Most of the time when I go back to Scott City to visit my family, I go out on a run – And my run almost always takes me on a smooth, open, quite road past the cemetery – Last month, when I went home for Christmas, it was my first time running past the cemetery with my dad buried in it – And it was first time I stopped

And I went to spot where my dad was buried and, there next to him, my grandpa who died ten months earlier, and I was confronted with pain and emptiness of death – Dead men, dead grass, and a cold, biting wind – Everything was grey and dreary and dead – And then it wasn’t – Because God, in His grace, drew my perception and my attention to the warm, rising sun that made an unbearably cold morning bearable – To birds chirping in the distance – Out of corner of my eye, I saw a bright green field of winter wheat and the promise of future abundance – And I remembered God’s hesed toward me, toward His people, toward us

And that didn’t make pain go away – That didn’t make the reality of death any more palatable – It didn’t make dreariness disappear – But it did bring reality of God and promise of redemption into an otherwise hopeless situation and it opened up a way to keep moving forward, because God’s steadfast love endures forever

Remembering, giving thanks, and worship are not the fruit of an easy and happy life – They are root of an easy and happy life in Jesus – Remembering 400 years of slavery in Egypt, the hurried departure, the fear of being cornered at Red Sea, the loneliness and despair of wilderness, the terrible wars involved in taking God’s Promised Land would not have been easy, happy memories for Israel – They were moments of redemption wrought through pain and fear and uncertainty – Because, very often, God’s steadfast love shines brightest in darkest moments – Many of you are suffering in difficult situations – This is a psalm for you – A way to look backward so that you can move forward with courage

And as followers of Jesus, we acknowledge that the psalmist, who was writing around 3,000 years ago, stopped writing with verse 26 – But God’s steadfast love did not stop with verse 26 – Verse 26 might be the “hard stop” of Psalm 136, but it is only an an ellipsis on God’s steadfast love – dot, dot, dot

Now, 3,000 years later, we can look back and see so much more of God’s hesed toward His people – God has written into history what very well could be verse 27 and verse 28 and verse 29 and verse 30 – Because God’s hesed toward His people endures forever, right up to this very day

And through all of human history we see that most centrally in His coming to earth in human form in Jesus Christ, bearing penalty of our sin on cross, and defeating it in resurrection – By the death and resurrection of Jesus Christ, God established a New Covenant – Another moment of redemption wrought through pain and uncertainty -And in so doing He fulfilled His covenant with Abraham, that all nations of earth might be blessed through him

In New Covenant of Christ’s blood, people from every tribe, tongue, and nation have been and will be grafted into family of God through repentance and faith in Jesus – The life, death, and resurrection of Jesus and New Covenant established by His blood have rightfully made Psalm 136 our history and our psalm – Jesus’s life/death/resurrection was a new and monumental verse, with same refrain – “his steadfast love endures forever”

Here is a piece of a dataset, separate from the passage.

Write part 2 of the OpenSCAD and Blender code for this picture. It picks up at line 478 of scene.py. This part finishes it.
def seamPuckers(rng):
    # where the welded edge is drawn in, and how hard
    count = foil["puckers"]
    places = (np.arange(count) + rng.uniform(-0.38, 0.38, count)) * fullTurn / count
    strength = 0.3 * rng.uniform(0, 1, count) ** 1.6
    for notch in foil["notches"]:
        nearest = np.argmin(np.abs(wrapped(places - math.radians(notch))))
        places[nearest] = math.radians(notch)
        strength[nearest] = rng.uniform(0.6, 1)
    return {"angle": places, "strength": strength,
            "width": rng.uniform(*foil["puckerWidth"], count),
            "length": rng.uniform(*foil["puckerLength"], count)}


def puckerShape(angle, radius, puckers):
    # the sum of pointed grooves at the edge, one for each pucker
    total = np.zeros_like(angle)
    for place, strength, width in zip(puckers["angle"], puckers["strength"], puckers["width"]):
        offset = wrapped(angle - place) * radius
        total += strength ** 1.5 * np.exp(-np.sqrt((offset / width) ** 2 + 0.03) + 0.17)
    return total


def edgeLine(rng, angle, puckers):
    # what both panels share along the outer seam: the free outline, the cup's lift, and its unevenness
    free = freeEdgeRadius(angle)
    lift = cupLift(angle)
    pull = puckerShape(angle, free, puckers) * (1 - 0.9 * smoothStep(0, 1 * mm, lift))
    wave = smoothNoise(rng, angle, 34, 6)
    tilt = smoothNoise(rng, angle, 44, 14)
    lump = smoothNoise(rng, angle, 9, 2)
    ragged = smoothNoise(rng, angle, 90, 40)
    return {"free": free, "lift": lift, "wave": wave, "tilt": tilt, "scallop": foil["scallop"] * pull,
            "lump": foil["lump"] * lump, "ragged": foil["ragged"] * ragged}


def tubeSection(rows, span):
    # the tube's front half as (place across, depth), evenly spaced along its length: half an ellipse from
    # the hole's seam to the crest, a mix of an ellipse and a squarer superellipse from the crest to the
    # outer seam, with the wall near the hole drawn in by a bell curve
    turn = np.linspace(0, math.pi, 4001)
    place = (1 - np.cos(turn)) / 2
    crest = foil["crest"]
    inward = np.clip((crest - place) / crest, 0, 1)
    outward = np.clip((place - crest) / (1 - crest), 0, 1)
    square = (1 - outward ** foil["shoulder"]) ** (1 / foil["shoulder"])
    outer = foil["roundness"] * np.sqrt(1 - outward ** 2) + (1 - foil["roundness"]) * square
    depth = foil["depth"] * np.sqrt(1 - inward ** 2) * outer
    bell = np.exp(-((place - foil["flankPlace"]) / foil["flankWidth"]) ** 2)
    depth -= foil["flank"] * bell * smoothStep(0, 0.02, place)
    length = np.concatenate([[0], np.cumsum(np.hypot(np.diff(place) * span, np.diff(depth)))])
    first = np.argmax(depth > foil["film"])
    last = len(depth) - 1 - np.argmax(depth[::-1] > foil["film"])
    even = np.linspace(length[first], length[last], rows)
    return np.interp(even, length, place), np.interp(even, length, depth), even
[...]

And God has made that so abundantly clear through history of church – And now God is writing a new verse about his steadfast love in my life and in yours and in church of our generation – And, unless Christ returns, Christians hundreds of years from now will look back at church in our time, despite all its flaws and challenges, and with worship they will be able to say: “Give thanks to the Lord, for He is good, for his steadfast love endures forever.”

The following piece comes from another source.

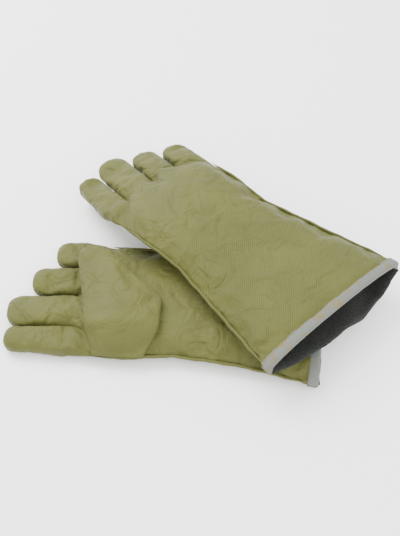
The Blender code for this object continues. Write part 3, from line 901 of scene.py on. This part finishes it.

But we’ve got to keep on remembering – We are incredibly fickle and fallible when it comes to remembering – We so easily forget to remember – But we must – Genova offers a couple of practical, evidence-based strategies that can help us remember:

First, cues – A cue is some internal or external prompt that reminds you to remember – It is a form of perception that snaps you to attention – You see/hear/smell/taste/feel something and it cues you to remember – Virtually anything sensory can be a cue – An alarm to wake you up in the morning – A cup of hot coffee – A sticky note on your mirror or dashboard – A reminder on your phone – A bedtime routine

You know, fasting is a spiritual discipline that people have used for thousands of years as a cue to remember God, but it has largely been forgotten in our culture – Christian fasting is not about losing weight – Christian fasting is about remembering to remember God – Hunger pangs serves as cue to remember God: to pray, to worship, to recite Scripture

It can be any number of things, but develop some cues that will snap you to attention and remembrance each day or multiple times each day – And, then, when those cues eventually lose their power to snap you to attention, change them

Second, rehearsal – Rehearsal is practice, plain and simple – What do you do if you want to learn a formula for your algebra class? – You practice it in your mind – What do you do if you want to learn how to say, “It’s nice to meet you” in Spanish? – You repeat it over and over – What do actors do to prepare for the grand opening? – They rehearse – Genova, “through the act of recalling [a memory] you are reactivating the neural pathways of that memory, reinforcing them, making the memory stronger…” – In other words, the more you recall something, the more powerful it becomes

Then, more than anything else, we need to be recalling and rehearsing the Good News of Jesus who bore on sin on cross and defeated it through resurrection so that we could have free gift of eternal life through faith – It amazes me how quickly I forget Gospel, unless I rehearse it – Take some time this week to rehearse Gospel – And thank God

Third, community – Psalm 136 was designed to be sung in gathered presence of God’s people – Remembering steadfast love of God can and should be a collective activity, not just a private one – The danger of forgetting something is that you don’t know you’ve forgotten it – So, by its nature, forgetfulness is not something we can remedy ourselves

We need a reminder – And the greatest reminder God has given us, apart from His Word and His Spirit, is His church – I need you to remind me – And you need me to remind you – And we need to do it for each other often – Because looking backward gives us courage to move forward – Who are the people who can help you remember? – And how can you make remembering an intentional part of being together?



[1] Longman, T., III. How to Read the Psalms (p. 58).